## WHAT THE EXERCISE ASKS
Set down the lines from the one containing "HEM_ZIP_X = 200.5" to the one containing "zip(*points))), Vector(map(max, zip(*points)))", both lines included, exactly as they stand and with no other lines.
------------------------------------------------
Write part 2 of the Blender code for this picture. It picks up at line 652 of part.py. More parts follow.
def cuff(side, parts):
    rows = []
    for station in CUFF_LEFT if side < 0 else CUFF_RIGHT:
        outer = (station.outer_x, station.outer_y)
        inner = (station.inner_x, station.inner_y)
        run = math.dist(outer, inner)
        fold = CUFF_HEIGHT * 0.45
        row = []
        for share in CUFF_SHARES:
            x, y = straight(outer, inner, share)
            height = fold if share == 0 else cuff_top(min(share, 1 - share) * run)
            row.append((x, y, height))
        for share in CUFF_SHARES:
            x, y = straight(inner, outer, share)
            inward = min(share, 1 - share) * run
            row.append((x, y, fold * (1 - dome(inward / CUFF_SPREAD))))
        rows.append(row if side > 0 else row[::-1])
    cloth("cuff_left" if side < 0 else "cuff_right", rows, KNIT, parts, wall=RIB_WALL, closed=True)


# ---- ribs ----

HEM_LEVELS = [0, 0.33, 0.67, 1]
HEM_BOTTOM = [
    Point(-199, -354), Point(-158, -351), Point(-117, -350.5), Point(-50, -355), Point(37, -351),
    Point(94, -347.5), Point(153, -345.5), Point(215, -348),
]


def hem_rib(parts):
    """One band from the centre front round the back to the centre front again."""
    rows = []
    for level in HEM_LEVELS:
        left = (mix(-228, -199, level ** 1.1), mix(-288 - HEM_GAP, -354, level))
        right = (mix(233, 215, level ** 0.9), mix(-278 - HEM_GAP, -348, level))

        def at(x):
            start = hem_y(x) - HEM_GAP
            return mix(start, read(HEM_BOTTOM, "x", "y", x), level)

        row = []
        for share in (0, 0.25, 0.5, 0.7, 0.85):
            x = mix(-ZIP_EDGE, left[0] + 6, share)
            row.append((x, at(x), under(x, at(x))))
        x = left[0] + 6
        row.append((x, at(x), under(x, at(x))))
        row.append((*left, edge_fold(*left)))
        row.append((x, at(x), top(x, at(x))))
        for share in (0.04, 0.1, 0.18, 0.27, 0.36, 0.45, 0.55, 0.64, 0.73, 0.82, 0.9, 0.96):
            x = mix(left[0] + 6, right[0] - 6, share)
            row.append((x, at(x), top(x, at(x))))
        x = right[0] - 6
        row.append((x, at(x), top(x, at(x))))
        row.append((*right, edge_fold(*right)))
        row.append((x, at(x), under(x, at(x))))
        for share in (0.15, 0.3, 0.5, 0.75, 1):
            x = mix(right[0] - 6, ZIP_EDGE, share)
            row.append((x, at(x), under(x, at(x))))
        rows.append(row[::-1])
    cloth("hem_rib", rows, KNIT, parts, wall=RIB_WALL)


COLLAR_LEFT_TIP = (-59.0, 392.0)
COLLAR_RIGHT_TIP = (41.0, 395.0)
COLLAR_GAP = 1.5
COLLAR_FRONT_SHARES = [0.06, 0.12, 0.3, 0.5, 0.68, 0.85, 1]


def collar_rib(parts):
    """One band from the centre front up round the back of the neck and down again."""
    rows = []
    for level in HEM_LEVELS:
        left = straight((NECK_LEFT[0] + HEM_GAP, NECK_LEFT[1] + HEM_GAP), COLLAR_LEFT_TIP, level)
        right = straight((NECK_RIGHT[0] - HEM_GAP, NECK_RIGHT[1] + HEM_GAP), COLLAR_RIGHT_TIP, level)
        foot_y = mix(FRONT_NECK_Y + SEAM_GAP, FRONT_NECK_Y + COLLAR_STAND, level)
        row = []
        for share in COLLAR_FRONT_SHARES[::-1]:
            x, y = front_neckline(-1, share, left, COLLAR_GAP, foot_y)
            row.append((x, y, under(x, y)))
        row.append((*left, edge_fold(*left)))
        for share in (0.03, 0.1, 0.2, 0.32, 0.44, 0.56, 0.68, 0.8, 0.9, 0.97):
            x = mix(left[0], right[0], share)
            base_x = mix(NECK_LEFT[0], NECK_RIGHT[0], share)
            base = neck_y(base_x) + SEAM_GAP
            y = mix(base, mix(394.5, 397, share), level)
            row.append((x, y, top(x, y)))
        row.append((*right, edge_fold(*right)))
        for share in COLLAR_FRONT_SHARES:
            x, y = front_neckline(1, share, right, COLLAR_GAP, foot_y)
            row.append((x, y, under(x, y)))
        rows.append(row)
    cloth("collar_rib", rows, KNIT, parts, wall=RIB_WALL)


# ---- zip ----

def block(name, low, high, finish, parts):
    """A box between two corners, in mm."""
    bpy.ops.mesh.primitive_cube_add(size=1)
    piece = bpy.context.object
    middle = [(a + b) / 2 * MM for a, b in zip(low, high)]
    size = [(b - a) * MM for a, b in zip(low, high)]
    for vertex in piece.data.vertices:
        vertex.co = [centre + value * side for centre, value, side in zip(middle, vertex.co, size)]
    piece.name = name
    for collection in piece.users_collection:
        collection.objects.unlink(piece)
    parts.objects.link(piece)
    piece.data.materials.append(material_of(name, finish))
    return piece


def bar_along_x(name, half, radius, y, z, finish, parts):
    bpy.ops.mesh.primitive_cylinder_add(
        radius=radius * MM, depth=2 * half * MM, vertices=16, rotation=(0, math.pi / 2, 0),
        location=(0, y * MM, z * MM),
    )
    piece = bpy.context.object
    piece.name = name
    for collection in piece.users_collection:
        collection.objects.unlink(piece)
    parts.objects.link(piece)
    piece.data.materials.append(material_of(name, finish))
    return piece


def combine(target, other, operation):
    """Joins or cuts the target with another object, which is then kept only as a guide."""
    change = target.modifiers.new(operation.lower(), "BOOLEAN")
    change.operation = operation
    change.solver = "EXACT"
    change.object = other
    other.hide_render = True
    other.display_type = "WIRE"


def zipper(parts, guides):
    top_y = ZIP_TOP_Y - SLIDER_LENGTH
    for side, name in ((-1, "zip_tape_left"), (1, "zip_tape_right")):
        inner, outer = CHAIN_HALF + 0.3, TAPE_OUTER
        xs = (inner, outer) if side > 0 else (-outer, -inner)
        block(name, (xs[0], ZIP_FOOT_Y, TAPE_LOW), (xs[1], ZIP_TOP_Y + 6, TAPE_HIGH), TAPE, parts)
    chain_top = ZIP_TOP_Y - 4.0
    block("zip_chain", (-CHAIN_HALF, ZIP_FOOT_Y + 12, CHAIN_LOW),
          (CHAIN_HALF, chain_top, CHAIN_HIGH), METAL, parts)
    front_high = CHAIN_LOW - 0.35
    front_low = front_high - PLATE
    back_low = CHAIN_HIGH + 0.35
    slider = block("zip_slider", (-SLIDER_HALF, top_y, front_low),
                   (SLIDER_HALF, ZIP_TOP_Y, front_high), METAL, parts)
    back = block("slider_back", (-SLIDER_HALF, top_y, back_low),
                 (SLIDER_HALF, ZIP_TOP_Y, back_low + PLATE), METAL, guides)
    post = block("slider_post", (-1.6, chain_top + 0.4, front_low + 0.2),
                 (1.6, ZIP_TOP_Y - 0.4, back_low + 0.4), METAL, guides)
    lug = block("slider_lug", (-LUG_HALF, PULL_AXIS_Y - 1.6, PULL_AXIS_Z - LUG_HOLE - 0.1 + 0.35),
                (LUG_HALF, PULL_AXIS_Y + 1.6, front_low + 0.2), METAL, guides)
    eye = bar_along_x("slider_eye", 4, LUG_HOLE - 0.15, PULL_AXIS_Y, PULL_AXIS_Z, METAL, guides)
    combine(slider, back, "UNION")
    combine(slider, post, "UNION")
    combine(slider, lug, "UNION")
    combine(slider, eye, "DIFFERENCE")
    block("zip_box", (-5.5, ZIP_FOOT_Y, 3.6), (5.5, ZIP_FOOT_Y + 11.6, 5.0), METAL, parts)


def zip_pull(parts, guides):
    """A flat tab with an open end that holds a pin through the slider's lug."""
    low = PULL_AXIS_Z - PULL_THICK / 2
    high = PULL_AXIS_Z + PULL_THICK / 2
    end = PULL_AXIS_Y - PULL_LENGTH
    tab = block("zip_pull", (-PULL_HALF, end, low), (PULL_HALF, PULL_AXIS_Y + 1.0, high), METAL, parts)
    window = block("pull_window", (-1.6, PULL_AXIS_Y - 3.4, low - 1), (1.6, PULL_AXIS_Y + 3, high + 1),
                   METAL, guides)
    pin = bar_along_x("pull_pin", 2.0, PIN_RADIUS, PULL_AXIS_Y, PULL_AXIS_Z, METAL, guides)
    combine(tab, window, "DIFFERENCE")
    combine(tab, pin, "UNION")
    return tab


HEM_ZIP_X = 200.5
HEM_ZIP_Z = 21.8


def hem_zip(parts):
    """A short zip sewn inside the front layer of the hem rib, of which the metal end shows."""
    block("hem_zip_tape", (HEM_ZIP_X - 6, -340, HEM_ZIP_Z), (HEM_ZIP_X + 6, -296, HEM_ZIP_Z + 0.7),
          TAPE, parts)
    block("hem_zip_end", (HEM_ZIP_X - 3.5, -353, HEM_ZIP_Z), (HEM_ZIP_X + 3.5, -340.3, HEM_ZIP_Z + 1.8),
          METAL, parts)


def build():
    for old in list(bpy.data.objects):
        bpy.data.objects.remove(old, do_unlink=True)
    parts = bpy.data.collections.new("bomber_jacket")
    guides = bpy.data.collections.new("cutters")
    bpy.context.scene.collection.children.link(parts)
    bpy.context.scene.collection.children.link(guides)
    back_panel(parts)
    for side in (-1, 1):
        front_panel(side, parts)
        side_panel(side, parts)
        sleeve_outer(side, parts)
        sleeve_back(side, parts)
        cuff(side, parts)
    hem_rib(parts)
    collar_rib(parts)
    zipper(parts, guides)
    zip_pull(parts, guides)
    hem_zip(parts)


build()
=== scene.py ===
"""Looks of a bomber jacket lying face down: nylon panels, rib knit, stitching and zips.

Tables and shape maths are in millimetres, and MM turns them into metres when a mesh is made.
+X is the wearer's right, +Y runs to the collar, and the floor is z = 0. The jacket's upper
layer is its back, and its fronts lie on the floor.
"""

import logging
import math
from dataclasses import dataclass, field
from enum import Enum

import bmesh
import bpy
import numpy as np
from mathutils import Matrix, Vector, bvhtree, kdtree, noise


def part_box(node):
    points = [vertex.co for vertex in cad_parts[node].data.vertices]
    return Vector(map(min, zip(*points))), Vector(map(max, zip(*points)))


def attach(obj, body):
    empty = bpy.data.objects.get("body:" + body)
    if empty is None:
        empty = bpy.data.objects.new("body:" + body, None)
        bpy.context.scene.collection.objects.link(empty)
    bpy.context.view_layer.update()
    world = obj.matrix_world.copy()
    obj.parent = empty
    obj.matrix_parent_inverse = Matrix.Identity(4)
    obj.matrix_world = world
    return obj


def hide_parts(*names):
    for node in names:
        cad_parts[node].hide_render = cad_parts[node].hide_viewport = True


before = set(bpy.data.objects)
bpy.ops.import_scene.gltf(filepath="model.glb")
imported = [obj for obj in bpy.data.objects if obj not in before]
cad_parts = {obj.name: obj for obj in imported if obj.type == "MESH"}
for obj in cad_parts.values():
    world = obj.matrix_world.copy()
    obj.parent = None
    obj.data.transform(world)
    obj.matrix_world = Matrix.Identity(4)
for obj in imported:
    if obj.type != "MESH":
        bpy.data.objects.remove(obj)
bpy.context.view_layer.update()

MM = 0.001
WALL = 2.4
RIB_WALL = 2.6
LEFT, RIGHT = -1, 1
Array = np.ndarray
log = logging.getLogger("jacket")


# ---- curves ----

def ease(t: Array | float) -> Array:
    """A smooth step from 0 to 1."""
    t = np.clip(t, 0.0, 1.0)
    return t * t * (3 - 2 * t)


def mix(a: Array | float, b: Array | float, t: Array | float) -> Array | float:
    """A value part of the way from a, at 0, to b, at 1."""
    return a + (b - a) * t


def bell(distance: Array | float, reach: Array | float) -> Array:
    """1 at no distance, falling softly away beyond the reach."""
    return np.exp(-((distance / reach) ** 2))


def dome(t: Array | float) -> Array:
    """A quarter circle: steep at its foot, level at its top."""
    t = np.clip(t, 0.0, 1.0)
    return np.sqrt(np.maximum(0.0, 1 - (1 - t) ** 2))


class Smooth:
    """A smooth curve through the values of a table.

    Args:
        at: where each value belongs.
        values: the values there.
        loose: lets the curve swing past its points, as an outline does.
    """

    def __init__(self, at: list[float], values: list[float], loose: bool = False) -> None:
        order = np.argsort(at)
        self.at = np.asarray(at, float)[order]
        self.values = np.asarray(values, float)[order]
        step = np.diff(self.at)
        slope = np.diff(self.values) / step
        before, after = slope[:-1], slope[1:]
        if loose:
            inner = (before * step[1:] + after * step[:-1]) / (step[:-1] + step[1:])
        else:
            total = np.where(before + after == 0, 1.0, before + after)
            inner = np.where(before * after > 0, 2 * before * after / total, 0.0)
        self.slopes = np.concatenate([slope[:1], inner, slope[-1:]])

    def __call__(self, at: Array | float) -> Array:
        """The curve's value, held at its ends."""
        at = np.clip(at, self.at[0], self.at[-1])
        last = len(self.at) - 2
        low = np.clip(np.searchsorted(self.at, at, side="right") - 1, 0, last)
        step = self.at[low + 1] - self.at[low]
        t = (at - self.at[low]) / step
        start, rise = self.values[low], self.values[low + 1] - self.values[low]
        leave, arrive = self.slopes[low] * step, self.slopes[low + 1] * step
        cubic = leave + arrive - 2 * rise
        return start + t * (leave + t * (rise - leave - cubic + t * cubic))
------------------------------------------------
## WRITTEN SOLUTION
HEM_ZIP_X = 200.5
HEM_ZIP_Z = 21.8


def hem_zip(parts):
    """A short zip sewn inside the front layer of the hem rib, of which the metal end shows."""
    block("hem_zip_tape", (HEM_ZIP_X - 6, -340, HEM_ZIP_Z), (HEM_ZIP_X + 6, -296, HEM_ZIP_Z + 0.7),
          TAPE, parts)
    block("hem_zip_end", (HEM_ZIP_X - 3.5, -353, HEM_ZIP_Z), (HEM_ZIP_X + 3.5, -340.3, HEM_ZIP_Z + 1.8),
          METAL, parts)


def build():
    for old in list(bpy.data.objects):
        bpy.data.objects.remove(old, do_unlink=True)
    parts = bpy.data.collections.new("bomber_jacket")
    guides = bpy.data.collections.new("cutters")
    bpy.context.scene.collection.children.link(parts)
    bpy.context.scene.collection.children.link(guides)
    back_panel(parts)
    for side in (-1, 1):
        front_panel(side, parts)
        side_panel(side, parts)
        sleeve_outer(side, parts)
        sleeve_back(side, parts)
        cuff(side, parts)
    hem_rib(parts)
    collar_rib(parts)
    zipper(parts, guides)
    zip_pull(parts, guides)
    hem_zip(parts)


build()
=== scene.py ===
"""Looks of a bomber jacket lying face down: nylon panels, rib knit, stitching and zips.

Tables and shape maths are in millimetres, and MM turns them into metres when a mesh is made.
+X is the wearer's right, +Y runs to the collar, and the floor is z = 0. The jacket's upper
layer is its back, and its fronts lie on the floor.
"""

import logging
import math
from dataclasses import dataclass, field
from enum import Enum

import bmesh
import bpy
import numpy as np
from mathutils import Matrix, Vector, bvhtree, kdtree, noise


def part_box(node):
    points = [vertex.co for vertex in cad_parts[node].data.vertices]
    return Vector(map(min, zip(*points))), Vector(map(max, zip(*points)))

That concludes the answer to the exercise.